#### [Supplied material]

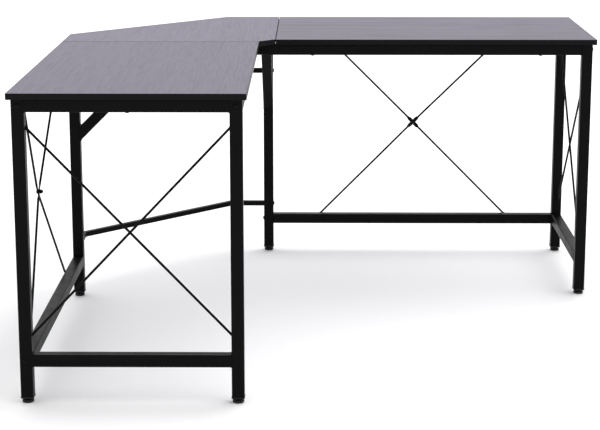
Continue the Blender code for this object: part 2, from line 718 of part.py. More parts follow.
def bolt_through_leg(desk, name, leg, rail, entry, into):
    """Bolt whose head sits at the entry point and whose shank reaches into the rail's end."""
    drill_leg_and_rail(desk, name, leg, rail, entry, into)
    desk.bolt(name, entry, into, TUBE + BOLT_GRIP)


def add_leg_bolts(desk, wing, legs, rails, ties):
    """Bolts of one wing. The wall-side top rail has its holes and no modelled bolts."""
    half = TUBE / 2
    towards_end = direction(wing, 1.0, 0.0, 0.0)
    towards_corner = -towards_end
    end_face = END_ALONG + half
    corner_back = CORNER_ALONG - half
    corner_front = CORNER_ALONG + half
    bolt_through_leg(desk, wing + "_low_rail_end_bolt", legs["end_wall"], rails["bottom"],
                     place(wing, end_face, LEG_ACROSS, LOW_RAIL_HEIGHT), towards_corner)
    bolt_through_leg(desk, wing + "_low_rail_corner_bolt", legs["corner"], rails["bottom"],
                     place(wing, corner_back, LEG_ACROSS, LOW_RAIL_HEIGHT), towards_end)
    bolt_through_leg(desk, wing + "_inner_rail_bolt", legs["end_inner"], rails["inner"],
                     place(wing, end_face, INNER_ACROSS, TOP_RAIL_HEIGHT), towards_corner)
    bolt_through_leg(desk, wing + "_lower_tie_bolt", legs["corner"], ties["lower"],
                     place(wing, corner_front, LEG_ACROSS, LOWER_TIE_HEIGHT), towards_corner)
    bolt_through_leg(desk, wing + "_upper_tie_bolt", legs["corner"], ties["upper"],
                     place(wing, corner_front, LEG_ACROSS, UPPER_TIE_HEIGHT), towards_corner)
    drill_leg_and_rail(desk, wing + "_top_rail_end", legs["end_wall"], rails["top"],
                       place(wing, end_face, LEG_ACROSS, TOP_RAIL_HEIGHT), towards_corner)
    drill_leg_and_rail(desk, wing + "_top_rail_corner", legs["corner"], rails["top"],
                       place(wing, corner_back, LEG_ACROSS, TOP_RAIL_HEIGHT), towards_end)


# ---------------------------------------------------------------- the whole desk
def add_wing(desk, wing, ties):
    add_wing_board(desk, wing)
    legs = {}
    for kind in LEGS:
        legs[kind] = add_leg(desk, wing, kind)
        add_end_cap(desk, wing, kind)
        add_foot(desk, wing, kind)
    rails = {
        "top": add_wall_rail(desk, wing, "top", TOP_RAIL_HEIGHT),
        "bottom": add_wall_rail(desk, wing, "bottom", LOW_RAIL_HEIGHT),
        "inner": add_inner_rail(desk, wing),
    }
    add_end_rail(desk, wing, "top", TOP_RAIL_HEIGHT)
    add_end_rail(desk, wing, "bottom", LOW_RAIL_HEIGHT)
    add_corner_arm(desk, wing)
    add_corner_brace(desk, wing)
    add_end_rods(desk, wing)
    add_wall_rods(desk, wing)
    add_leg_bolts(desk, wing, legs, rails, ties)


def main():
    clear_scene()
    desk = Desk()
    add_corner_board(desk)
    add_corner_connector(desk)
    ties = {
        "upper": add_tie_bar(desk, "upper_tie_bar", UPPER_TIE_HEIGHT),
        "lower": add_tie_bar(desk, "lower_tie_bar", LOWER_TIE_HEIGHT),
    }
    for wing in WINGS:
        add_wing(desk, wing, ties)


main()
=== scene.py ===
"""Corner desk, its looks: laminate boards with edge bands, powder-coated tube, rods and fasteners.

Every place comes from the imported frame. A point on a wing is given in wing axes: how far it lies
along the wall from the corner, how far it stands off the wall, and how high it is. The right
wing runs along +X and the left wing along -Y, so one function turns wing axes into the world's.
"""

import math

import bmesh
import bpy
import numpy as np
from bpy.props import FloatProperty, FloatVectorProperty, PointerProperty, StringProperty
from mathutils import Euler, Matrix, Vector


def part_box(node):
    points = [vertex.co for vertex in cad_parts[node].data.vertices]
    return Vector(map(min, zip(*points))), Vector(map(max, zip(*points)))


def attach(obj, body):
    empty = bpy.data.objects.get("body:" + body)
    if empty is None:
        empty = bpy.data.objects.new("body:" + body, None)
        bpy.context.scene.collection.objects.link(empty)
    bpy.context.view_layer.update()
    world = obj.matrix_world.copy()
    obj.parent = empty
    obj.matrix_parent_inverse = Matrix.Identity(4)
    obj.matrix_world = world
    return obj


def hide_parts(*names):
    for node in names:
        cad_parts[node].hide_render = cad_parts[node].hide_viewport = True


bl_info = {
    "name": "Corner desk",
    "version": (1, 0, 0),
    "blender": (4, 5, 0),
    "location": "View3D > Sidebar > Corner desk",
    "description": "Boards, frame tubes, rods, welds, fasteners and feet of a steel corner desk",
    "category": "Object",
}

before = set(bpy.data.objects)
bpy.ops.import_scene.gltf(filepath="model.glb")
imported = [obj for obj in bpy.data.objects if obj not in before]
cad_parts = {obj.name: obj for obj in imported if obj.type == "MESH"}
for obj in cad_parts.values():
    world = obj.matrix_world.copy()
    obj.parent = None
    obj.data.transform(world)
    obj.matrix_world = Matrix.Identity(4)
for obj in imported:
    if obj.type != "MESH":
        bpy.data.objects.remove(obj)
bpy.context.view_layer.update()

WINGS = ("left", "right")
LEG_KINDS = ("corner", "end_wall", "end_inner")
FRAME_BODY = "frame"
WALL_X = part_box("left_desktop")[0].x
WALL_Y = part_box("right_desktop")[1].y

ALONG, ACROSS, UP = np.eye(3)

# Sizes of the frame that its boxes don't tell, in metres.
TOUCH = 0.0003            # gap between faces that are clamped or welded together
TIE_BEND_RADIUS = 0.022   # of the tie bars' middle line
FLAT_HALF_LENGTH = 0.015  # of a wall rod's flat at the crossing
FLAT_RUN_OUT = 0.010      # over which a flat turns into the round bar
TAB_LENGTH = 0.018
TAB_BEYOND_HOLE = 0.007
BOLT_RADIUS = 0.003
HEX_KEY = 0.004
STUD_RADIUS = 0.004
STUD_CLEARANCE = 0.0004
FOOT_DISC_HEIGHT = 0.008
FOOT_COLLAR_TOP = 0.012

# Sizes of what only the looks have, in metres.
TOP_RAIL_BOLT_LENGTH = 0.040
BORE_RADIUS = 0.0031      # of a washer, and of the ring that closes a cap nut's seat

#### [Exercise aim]
Print the listing above in its entirety, with every line exact.

#### [Task solution]
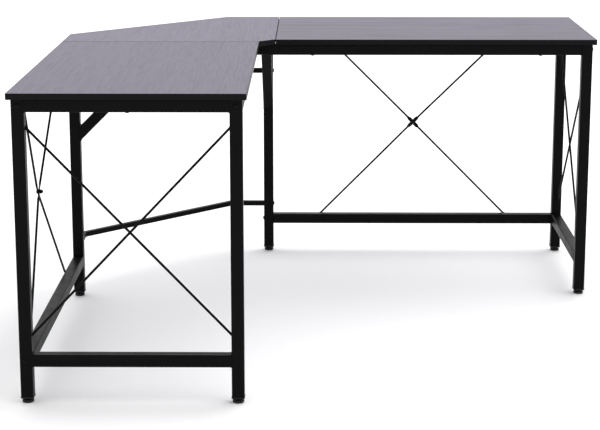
Continue the Blender code for this object: part 2, from line 718 of part.py. More parts follow.
def bolt_through_leg(desk, name, leg, rail, entry, into):
    """Bolt whose head sits at the entry point and whose shank reaches into the rail's end."""
    drill_leg_and_rail(desk, name, leg, rail, entry, into)
    desk.bolt(name, entry, into, TUBE + BOLT_GRIP)


def add_leg_bolts(desk, wing, legs, rails, ties):
    """Bolts of one wing. The wall-side top rail has its holes and no modelled bolts."""
    half = TUBE / 2
    towards_end = direction(wing, 1.0, 0.0, 0.0)
    towards_corner = -towards_end
    end_face = END_ALONG + half
    corner_back = CORNER_ALONG - half
    corner_front = CORNER_ALONG + half
    bolt_through_leg(desk, wing + "_low_rail_end_bolt", legs["end_wall"], rails["bottom"],
                     place(wing, end_face, LEG_ACROSS, LOW_RAIL_HEIGHT), towards_corner)
    bolt_through_leg(desk, wing + "_low_rail_corner_bolt", legs["corner"], rails["bottom"],
                     place(wing, corner_back, LEG_ACROSS, LOW_RAIL_HEIGHT), towards_end)
    bolt_through_leg(desk, wing + "_inner_rail_bolt", legs["end_inner"], rails["inner"],
                     place(wing, end_face, INNER_ACROSS, TOP_RAIL_HEIGHT), towards_corner)
    bolt_through_leg(desk, wing + "_lower_tie_bolt", legs["corner"], ties["lower"],
                     place(wing, corner_front, LEG_ACROSS, LOWER_TIE_HEIGHT), towards_corner)
    bolt_through_leg(desk, wing + "_upper_tie_bolt", legs["corner"], ties["upper"],
                     place(wing, corner_front, LEG_ACROSS, UPPER_TIE_HEIGHT), towards_corner)
    drill_leg_and_rail(desk, wing + "_top_rail_end", legs["end_wall"], rails["top"],
                       place(wing, end_face, LEG_ACROSS, TOP_RAIL_HEIGHT), towards_corner)
    drill_leg_and_rail(desk, wing + "_top_rail_corner", legs["corner"], rails["top"],
                       place(wing, corner_back, LEG_ACROSS, TOP_RAIL_HEIGHT), towards_end)


# ---------------------------------------------------------------- the whole desk
def add_wing(desk, wing, ties):
    add_wing_board(desk, wing)
    legs = {}
    for kind in LEGS:
        legs[kind] = add_leg(desk, wing, kind)
        add_end_cap(desk, wing, kind)
        add_foot(desk, wing, kind)
    rails = {
        "top": add_wall_rail(desk, wing, "top", TOP_RAIL_HEIGHT),
        "bottom": add_wall_rail(desk, wing, "bottom", LOW_RAIL_HEIGHT),
        "inner": add_inner_rail(desk, wing),
    }
    add_end_rail(desk, wing, "top", TOP_RAIL_HEIGHT)
    add_end_rail(desk, wing, "bottom", LOW_RAIL_HEIGHT)
    add_corner_arm(desk, wing)
    add_corner_brace(desk, wing)
    add_end_rods(desk, wing)
    add_wall_rods(desk, wing)
    add_leg_bolts(desk, wing, legs, rails, ties)


def main():
    clear_scene()
    desk = Desk()
    add_corner_board(desk)
    add_corner_connector(desk)
    ties = {
        "upper": add_tie_bar(desk, "upper_tie_bar", UPPER_TIE_HEIGHT),
        "lower": add_tie_bar(desk, "lower_tie_bar", LOWER_TIE_HEIGHT),
    }
    for wing in WINGS:
        add_wing(desk, wing, ties)


main()
=== scene.py ===
"""Corner desk, its looks: laminate boards with edge bands, powder-coated tube, rods and fasteners.

Every place comes from the imported frame. A point on a wing is given in wing axes: how far it lies
along the wall from the corner, how far it stands off the wall, and how high it is. The right
wing runs along +X and the left wing along -Y, so one function turns wing axes into the world's.
"""

import math

import bmesh
import bpy
import numpy as np
from bpy.props import FloatProperty, FloatVectorProperty, PointerProperty, StringProperty
from mathutils import Euler, Matrix, Vector


def part_box(node):
    points = [vertex.co for vertex in cad_parts[node].data.vertices]
    return Vector(map(min, zip(*points))), Vector(map(max, zip(*points)))


def attach(obj, body):
    empty = bpy.data.objects.get("body:" + body)
    if empty is None:
        empty = bpy.data.objects.new("body:" + body, None)
        bpy.context.scene.collection.objects.link(empty)
    bpy.context.view_layer.update()
    world = obj.matrix_world.copy()
    obj.parent = empty
    obj.matrix_parent_inverse = Matrix.Identity(4)
    obj.matrix_world = world
    return obj


def hide_parts(*names):
    for node in names:
        cad_parts[node].hide_render = cad_parts[node].hide_viewport = True


bl_info = {
    "name": "Corner desk",
    "version": (1, 0, 0),
    "blender": (4, 5, 0),
    "location": "View3D > Sidebar > Corner desk",
    "description": "Boards, frame tubes, rods, welds, fasteners and feet of a steel corner desk",
    "category": "Object",
}

before = set(bpy.data.objects)
bpy.ops.import_scene.gltf(filepath="model.glb")
imported = [obj for obj in bpy.data.objects if obj not in before]
cad_parts = {obj.name: obj for obj in imported if obj.type == "MESH"}
for obj in cad_parts.values():
    world = obj.matrix_world.copy()
    obj.parent = None
    obj.data.transform(world)
    obj.matrix_world = Matrix.Identity(4)
for obj in imported:
    if obj.type != "MESH":
        bpy.data.objects.remove(obj)
bpy.context.view_layer.update()

WINGS = ("left", "right")
LEG_KINDS = ("corner", "end_wall", "end_inner")
FRAME_BODY = "frame"
WALL_X = part_box("left_desktop")[0].x
WALL_Y = part_box("right_desktop")[1].y

ALONG, ACROSS, UP = np.eye(3)

# Sizes of the frame that its boxes don't tell, in metres.
TOUCH = 0.0003            # gap between faces that are clamped or welded together
TIE_BEND_RADIUS = 0.022   # of the tie bars' middle line
FLAT_HALF_LENGTH = 0.015  # of a wall rod's flat at the crossing
FLAT_RUN_OUT = 0.010      # over which a flat turns into the round bar
TAB_LENGTH = 0.018
TAB_BEYOND_HOLE = 0.007
BOLT_RADIUS = 0.003
HEX_KEY = 0.004
STUD_RADIUS = 0.004
STUD_CLEARANCE = 0.0004
FOOT_DISC_HEIGHT = 0.008
FOOT_COLLAR_TOP = 0.012

# Sizes of what only the looks have, in metres.
TOP_RAIL_BOLT_LENGTH = 0.040
BORE_RADIUS = 0.0031      # of a washer, and of the ring that closes a cap nut's seat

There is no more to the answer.